İnsan, birçok olumsuzluklar, ezâ, cefa ve âfetlerle karşılaşır. Bütün bunlara ancak sabırla karşı konulabilir. Başarı ancak sabırla, sabır da ancak Allah’ın yardımıyla mümkün olur. Bunun için Yüce Allah; ibadetlerde, musibetlere tahammülde, savaşta ve başarıya ulaşmakta sabrı tavsiye etmektedir:
“Ey mü’minler! (İbadetlerin meşakkatlerine ve musibetlere) sabredin, (harp sıkıntılarına tahammül göstererek Allah düşmanlarına) galip gelip (kafirlerle) cihada hazırlıklı ve uyanık olun. Cihada devam edin ve onda sebat edin. Allah’a karşı gelmekten sakının ki, böylelikle kurtuluşa (ve başarıya) eresiniz” (Al-i İmran, 200).
“Sabredenleri sevdiğini” (Al-i İmran, 46) bildiren Yüce Allah, sabır ve namazla kendisinden yardım istenilmesini emretmektedir:
“Ey mü’minler!
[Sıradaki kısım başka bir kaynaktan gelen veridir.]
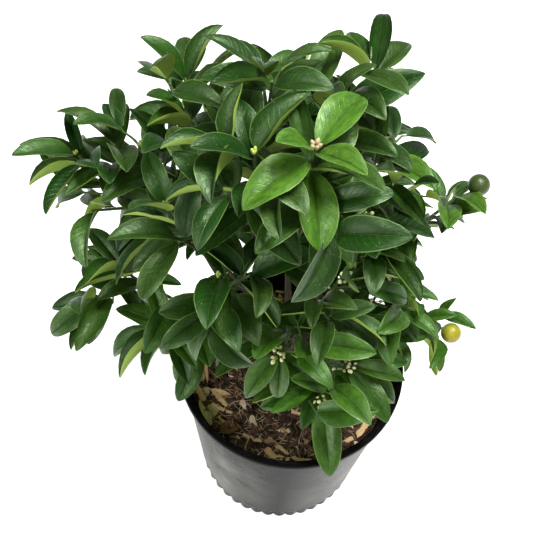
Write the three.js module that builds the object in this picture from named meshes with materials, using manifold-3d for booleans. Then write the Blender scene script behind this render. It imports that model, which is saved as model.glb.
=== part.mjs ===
// A calamondin orange bush in a black nursery pot, in millimetres, +Z up.
// The origin is the centre of the pot's flat underside. +Y points to the back of the bush, +X to its right.
//
// A short trunk stands in the soil and carries the boughs. Each bough forks at its tip into two masses of
// foliage. A mass is one solid: a stem with side twigs and leaves, grown by a seeded rule.
import * as THREE from "three";
import { mergeVertices } from "three/addons/utils/BufferGeometryUtils.js";
import Module from "manifold-3d";

const wasm = await Module();
wasm.setup();

// ---------------------------------------------------------------- driving dimensions
const GAP = 0.3; // between solids that touch
const GOLDEN_ANGLE = 137.5; // degrees from one leaf to the next round its twig

const POT = {
  height: 213,
  rimRadius: 115,
  footRadius: 92,
  wall: 2.2,
  floor: 3,
  lipHeight: 9,
  lipWidth: 4.5,
  lipRound: 2,
  footHeight: 15,
  footStep: 4,
  lobes: 24,
  lobeDepth: 1.8,
  drainHoles: 6,
  drainRadius: 6,
  drainsOut: 68,
};
const SOIL = { level: 181, flatRadius: 24, bump: 1.8, fallRight: 0.03, shoulder: 10, sectors: 28, rings: 5 };
const TRUNK = { height: 88, flareRadius: 13, radius: 8, topRadius: 5.4, leanX: -7, leanY: 3, sides: 10 };

const BOUGH = {
  share: 0.52, // of the way to the middle of its masses' tips
  rise: 8, // of its tip above that way
  spread: 0.8,
  rootRadius: 3.3,
  tipRadius: 2.5,
  sides: 6,
  steps: 4,
};
const STEM = {
  rootRadius: 1.9,
  tipRadius: 1.2,
  sides: 3,
  forkHalf: 1.75, // half the way between the feet of two stems
  stepLength: 32,
  bare: 1.5, // from its tip to its first leaf
  leaves: 8,
  spacing: 6,
};
const TWIG = {
  rootRadius: 1.5,
  tipRadius: 1.1,
  sides: 3,
  firstShare: 0.34, // of its stem's length
  lengthRatio: 0.72, // to the leaves' length
  angle: 54,
  rise: 0.3,
  bare: 1.5,
  leaves: 5,
  spacing: 5,
};
const LEAF = {
  petiole: 9,
  widthRatio: 0.47,
  keel: 0.9, // under the midrib
  footHalfWidth: 1.1,
  sunk: 0.5, // of its foot, past the twig's axis
  footRing: 3.5, // from the twig's axis to the leaf's first ring
  angle: 44, // degrees from its twig, at the twig's tip
  angleStep: 7, // more for each leaf further back
  leastBend: 16,
  moreBend: 40,
  leastFold: 8,
  moreFold: 18,
  sideTwigRatio: 0.93, // of the leaves on side twigs
  clearance: 2.6, // below a leaf and above the hollow between its edges
  margin: 1.5, // beyond a leaf's outline
  limbMargin: 0.5, // between a leaf's outline and a limb
  potClearance: 4,
};
const GROWTH = { seed: 2740, seedStep: 77, turnStep: 101, twigTurnStep: 50 }; // steps are per mass or twig
const LIMB_CLEARANCE = 0.8; // between limbs that don't branch from each other
const FRUIT = { radius: 10.5, out: 0.8, bare: 1.5, segments: 8, rings: 6 }; // out and bare count in radii
const BUD = { radius: 2.4, count: 3, out: 0.9, angle: 50 };

// Each bough: the height above the soil at which it leaves the trunk, and the masses that it carries. Each
// mass: the direction of its stem's tip from the pot's axis in degrees from +X, how far out and how high
// that tip is, the usual length of its leaves, and its number of side twigs.
const BOUGHS = [
  {
    name: "left",
    from: 44,
    masses: [
      { name: "far_left", azimuth: 165, out: 206, height: 436, leaf: 60, twigs: 3 },
      { name: "left_upper", azimuth: 161, out: 152, height: 456, leaf: 56, twigs: 2 },
    ],
  },
  {
    name: "low_left",
    from: 14,
    masses: [
      { name: "left_low", azimuth: 181, out: 160, height: 356, leaf: 58, twigs: 3 },
      { name: "left_low_front", azimuth: 199, out: 124, height: 322, leaf: 56, twigs: 2 },
    ],
  },
  {
    name: "front_left",
    from: 62,
    masses: [
      { name: "left_middle", azimuth: 184, out: 114, height: 456, leaf: 56, twigs: 2 },
      { name: "front_left", azimuth: 214, out: 84, height: 424, leaf: 56, twigs: 2 },
    ],
  },
  {
    name: "top_left",
    from: 74,
    masses: [
      { name: "top_left", azimuth: 150, out: 142, height: 514, leaf: 58, twigs: 2 },
      { name: "crown_left", azimuth: 200, out: 52, height: 536, leaf: 58, twigs: 2 },
    ],
  },
  {
    name: "top",
    from: TRUNK.height + GAP,
    masses: [
      { name: "crown_back", azimuth: 122, out: 96, height: 522, leaf: 56, twigs: 2 },
      { name: "crown_young", azimuth: 248, out: 21, height: 548, leaf: 62, twigs: 1, buds: true, young: true },
    ],
  },
  {
    name: "top_right",
    from: 72,
    masses: [
      { name: "crown_right", azimuth: 76, out: 70, height: 532, leaf: 62, twigs: 2 },
      { name: "right_upper", azimuth: 42, out: 68, height: 474, leaf: 54, twigs: 2 },
    ],
  },
  {
    name: "right",
    from: 48,
    masses: [
      { name: "right_fruit", azimuth: 30, out: 158, height: 413, leaf: 38, twigs: 2, fruit: true },
      { name: "right_middle", azimuth: 8, out: 42, height: 446, leaf: 52, twigs: 2 },
    ],
  },
  {
    name: "low_right",
    from: 18,
    masses: [
      { name: "right_low_fruit", azimuth: 5, out: 142, height: 280, leaf: 40, twigs: 2, fruit: true },
      { name: "right_low", azimuth: 9, out: 72, height: 338, leaf: 54, twigs: 2, buds: true },
    ],
  },
  {
    name: "front",
    from: 54,
    masses: [
      { name: "front_upper", azimuth: 318, out: 36, height: 400, leaf: 54, twigs: 2, buds: true },
      { name: "front_middle", azimuth: 256, out: 64, height: 336, leaf: 56, twigs: 2, buds: true },
    ],
  },
  {
    name: "low_front",
    from: 26,
    masses: [
      { name: "front_right", azimuth: 310, out: 72, height: 312, leaf: 56, twigs: 2, buds: true },
      { name: "front_low", azimuth: 292, out: 76, height: 268, leaf: 62, twigs: 1, buds: true },
    ],
  },
  {
    name: "back_left",
    from: 26,
    masses: [
      { name: "back_left", azimuth: 137, out: 160, height: 408, leaf: 56, twigs: 3 },
      { name: "back_left_low", azimuth: 143, out: 136, height: 324, leaf: 56, twigs: 2 },
    ],
  },
  {
    name: "back",
    from: 46,
    masses: [
      { name: "back_upper", azimuth: 102, out: 142, height: 440, leaf: 56, twigs: 3 },
      { name: "back_low", azimuth: 98, out: 130, height: 326, leaf: 56, twigs: 2 },
    ],
  },
  {
    name: "back_right",
    from: 32,
    masses: [
      { name: "back_right", azimuth: 70, out: 130, height: 404, leaf: 56, twigs: 2 },
      { name: "back_right_low", azimuth: 52, out: 112, height: 328, leaf: 56, twigs: 2 },
    ],
  },
];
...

Sabır ve namazla/dua ile (Allah’tan) yardım isteyin. Muhakkak ki Allah, sabredenlerle beraberdir.” (Bakara, 123).
Zorluklarla başedebilmek ve çalışmalarda başarılı olabilmek ancak sabırla mümkün olur. Namaz ise insanı her türlü kötülüklerden ve haramlardan alıkoyar. (Ankebut, 45)
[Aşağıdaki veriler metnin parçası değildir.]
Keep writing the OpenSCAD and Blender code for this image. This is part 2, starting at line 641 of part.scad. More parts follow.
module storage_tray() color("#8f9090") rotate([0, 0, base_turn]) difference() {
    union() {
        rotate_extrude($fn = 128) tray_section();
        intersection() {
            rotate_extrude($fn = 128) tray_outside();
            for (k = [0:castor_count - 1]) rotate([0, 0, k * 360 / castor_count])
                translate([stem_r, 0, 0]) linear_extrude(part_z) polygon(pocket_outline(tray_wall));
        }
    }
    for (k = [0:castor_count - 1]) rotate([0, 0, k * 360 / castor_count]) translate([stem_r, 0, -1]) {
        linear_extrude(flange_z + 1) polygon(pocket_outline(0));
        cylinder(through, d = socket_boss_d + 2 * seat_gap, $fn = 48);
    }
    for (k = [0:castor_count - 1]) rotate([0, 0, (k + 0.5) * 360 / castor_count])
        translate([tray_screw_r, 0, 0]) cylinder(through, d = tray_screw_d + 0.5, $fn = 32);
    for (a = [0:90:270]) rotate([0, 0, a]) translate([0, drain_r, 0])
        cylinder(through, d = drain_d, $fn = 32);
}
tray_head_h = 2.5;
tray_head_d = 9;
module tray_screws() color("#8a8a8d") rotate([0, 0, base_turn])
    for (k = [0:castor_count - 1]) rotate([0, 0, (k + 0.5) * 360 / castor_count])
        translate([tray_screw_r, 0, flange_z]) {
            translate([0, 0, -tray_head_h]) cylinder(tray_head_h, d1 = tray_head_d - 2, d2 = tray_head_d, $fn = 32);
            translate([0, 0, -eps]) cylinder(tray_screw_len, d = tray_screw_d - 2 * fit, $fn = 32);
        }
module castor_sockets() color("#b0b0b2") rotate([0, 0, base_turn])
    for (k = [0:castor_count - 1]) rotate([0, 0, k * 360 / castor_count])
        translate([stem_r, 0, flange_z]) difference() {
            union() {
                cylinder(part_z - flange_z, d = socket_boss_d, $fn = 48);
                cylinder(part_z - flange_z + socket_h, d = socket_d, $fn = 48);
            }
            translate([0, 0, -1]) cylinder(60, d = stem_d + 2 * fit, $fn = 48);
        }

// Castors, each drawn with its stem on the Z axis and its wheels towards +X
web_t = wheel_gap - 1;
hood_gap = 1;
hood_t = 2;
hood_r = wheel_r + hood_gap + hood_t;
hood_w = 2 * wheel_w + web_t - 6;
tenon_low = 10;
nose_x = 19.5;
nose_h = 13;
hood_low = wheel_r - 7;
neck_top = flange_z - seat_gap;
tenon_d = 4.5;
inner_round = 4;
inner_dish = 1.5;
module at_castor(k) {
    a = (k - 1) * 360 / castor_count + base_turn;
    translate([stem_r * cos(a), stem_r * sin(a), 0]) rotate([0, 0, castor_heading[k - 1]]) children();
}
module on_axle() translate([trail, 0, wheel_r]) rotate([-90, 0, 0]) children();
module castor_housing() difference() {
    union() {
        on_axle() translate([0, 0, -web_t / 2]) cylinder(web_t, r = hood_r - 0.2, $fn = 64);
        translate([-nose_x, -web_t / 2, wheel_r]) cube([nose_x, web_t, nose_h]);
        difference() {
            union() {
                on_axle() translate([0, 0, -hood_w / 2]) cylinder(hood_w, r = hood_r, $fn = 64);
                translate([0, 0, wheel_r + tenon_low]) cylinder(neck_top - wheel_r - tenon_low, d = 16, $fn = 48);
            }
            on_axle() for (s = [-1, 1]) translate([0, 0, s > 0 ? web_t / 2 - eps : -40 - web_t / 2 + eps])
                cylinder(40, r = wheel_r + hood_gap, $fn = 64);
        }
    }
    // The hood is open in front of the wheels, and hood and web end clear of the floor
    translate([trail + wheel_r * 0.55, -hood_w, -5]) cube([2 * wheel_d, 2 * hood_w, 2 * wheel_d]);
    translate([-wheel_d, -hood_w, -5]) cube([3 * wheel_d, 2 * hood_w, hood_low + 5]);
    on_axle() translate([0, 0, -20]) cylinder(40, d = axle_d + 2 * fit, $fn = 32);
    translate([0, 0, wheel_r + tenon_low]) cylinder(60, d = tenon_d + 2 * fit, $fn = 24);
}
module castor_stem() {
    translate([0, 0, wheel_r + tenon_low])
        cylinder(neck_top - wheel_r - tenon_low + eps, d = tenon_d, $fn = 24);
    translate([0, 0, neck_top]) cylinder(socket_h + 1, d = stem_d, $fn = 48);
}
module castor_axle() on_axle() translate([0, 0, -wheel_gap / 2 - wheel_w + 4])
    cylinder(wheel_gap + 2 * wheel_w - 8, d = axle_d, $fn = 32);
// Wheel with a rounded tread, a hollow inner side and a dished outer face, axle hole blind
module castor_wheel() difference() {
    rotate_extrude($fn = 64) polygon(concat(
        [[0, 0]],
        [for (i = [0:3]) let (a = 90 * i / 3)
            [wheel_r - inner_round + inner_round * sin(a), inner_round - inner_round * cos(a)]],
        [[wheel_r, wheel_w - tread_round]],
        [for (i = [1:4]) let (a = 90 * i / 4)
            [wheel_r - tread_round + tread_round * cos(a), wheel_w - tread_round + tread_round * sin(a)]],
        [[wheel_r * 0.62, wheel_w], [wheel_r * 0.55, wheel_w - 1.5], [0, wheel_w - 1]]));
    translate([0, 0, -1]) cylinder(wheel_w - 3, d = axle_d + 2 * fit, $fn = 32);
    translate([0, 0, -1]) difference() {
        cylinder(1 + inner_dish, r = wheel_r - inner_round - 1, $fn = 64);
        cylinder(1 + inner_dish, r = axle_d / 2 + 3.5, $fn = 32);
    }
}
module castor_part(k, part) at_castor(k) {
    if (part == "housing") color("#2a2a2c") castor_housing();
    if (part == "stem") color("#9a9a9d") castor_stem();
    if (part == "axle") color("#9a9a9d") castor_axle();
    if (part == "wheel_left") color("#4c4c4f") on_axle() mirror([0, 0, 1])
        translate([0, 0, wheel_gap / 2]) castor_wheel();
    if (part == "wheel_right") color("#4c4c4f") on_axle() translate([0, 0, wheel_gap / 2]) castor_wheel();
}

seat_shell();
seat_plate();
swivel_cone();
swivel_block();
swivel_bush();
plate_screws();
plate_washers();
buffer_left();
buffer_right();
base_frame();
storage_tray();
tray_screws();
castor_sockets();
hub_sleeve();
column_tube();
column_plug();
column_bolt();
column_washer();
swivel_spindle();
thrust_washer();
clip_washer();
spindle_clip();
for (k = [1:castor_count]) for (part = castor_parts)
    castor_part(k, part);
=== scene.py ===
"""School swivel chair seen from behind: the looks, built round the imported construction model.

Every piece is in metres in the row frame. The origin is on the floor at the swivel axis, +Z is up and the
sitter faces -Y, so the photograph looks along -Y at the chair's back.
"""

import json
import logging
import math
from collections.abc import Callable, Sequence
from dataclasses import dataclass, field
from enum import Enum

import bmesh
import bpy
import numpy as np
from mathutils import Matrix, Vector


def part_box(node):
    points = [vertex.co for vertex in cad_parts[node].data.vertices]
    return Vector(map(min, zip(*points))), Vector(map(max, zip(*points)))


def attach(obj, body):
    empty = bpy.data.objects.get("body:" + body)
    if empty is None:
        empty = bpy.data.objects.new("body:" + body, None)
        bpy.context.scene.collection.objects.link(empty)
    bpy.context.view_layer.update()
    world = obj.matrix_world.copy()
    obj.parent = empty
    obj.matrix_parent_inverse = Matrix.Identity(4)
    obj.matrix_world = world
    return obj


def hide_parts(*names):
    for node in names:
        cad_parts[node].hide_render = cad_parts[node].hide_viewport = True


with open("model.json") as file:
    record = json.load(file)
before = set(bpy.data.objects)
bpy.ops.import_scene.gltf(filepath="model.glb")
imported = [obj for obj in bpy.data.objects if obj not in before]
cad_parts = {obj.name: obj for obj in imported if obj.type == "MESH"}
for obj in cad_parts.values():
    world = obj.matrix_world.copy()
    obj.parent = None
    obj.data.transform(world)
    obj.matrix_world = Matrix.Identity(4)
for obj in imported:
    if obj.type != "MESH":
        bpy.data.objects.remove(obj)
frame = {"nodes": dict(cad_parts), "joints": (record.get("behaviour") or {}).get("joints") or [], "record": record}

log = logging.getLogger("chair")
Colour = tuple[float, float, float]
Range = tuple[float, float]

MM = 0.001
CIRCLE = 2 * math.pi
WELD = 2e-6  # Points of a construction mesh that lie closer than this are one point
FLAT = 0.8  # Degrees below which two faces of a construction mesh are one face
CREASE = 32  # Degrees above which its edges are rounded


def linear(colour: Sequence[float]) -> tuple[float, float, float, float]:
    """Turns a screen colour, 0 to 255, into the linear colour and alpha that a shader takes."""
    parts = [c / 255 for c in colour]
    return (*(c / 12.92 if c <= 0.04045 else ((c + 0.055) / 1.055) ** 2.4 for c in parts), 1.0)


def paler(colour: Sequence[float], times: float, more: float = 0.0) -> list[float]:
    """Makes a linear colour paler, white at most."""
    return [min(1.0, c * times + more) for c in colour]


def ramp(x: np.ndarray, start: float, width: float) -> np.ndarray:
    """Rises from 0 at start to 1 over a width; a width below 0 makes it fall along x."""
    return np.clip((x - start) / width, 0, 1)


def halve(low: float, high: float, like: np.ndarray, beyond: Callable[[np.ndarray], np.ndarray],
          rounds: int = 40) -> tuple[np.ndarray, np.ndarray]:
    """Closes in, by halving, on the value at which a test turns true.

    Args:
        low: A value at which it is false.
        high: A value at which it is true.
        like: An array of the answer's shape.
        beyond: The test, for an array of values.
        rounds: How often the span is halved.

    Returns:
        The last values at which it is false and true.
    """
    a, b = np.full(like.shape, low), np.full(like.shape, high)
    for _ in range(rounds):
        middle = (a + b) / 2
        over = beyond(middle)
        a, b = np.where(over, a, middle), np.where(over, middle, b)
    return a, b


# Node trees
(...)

Namaz ve sabır; başarı ve huzurun, kötülük ve yasaklardan korunmanın iki temel taşıdır. Namaz da sabır da kolay değildir. Buna ancak mütevazı ve Allah’a saygılı olanlar muvaffak olabilirler. (Bakara, 45)
Sabır, başarının ve mutluluğun anahtarıdır. Çünkü sabır, ziyâdır, aydınlıktır. Sabreden zafere erer. (Ahmed b. Hanbel, I, 307).
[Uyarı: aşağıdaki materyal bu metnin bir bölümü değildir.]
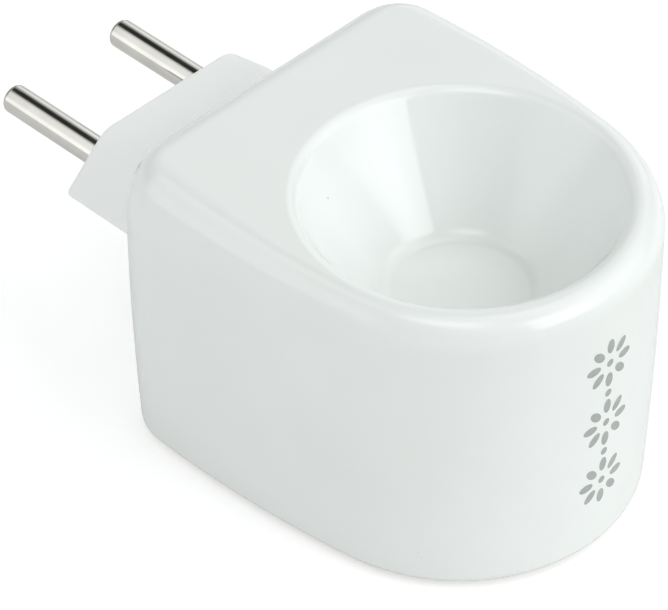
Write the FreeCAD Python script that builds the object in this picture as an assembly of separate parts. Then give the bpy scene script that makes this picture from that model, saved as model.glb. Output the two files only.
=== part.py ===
import FreeCAD, Part
import math
import os
from FreeCAD import Vector

# Plug-in wax melt warmer: a glazed porcelain body with a bowl in its top, and a two-pin plug in its back.
# Frame: +Z up, the pins point along +Y, the rounded front faces -Y. The origin is the centre of the overall
# box, on the surface that the rubber feet stand on. All sizes are in millimetres.

# Porcelain body, seen from above: straight back, rounded back corners, bowed sides, round front
front_radius = 24.6
side_swell = 1.8
side_radius = 155.0
bowl_setback = 37.0
back_corner_radius = 9.0
body_height = 43.3
wall = 3.4
base_draw_in = 1.0
base_edge_radius = 1.6

# Shoulder between the walls and the level top: its width and its drop grow towards the back
shoulder_front_width = 2.9
shoulder_side_width = 4.0
shoulder_back_width = 5.7
shoulder_front_drop = 3.2
shoulder_back_drop = 10.0
shoulder_corner_share = 0.66

# Bowl in the top, round about the centre of the front arc
rim_land = 0.2
rim_roll_radius = 1.8
bowl_depth = 15.5
bowl_floor_radius = 10.0
bowl_cove_radius = 3.0
bowl_wall = 3.2
bowl_wall_radius = 80.0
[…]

Sabreden insan daima huzur içinde olur. Sabır, en hayırlı nimettir.
Peygamberimiz (s.a.v.) bu konuda şöyle buyurmuştur.
“… Kim sabretmek isterse Allah ona sabır ihsan eder. Hiç kimseye sabırdan daha hayırlı ve daha çok nimet verilmemiştir.” (Buhârî, Rikak, 20. VII, 183)
“Bilin ki hoşlanmadığınız şeylere sabretmekte çok hayır vardır…” (Ahmed, I, 307)
Yüce Allah, peygamberlerine sabrı emretmiş, mü’minlerin de sabırlı olmalarını istemiş ve Kur’an’da akıllı kimselerin Allah rızası için sabrettiklerini bildirmiştir. (Ra’d, 22)
Hasene’ye yani her türlü iyiliklere ve iyi amellere on katı (En’am,160) ve Allah yolunda infak etmeye yediyüz katı mükâfat va’d eden (Bakara, 261) Yüce Allah, zorluğundan ve faziletinden dolayı olmalı ki, sabretmeye hesapsız derecede mükâfat va’d etmiştir:
“Sabredenlere mükâfatları hesapsız (derecede) verilecektir.” (Zümer, 10)
Rabbimiz bizleri musibetlere karşı sabreden, nimetlere şükreden, kendisine namaz ve dua ile yardım dileyen kullarından eylesin. Amîn!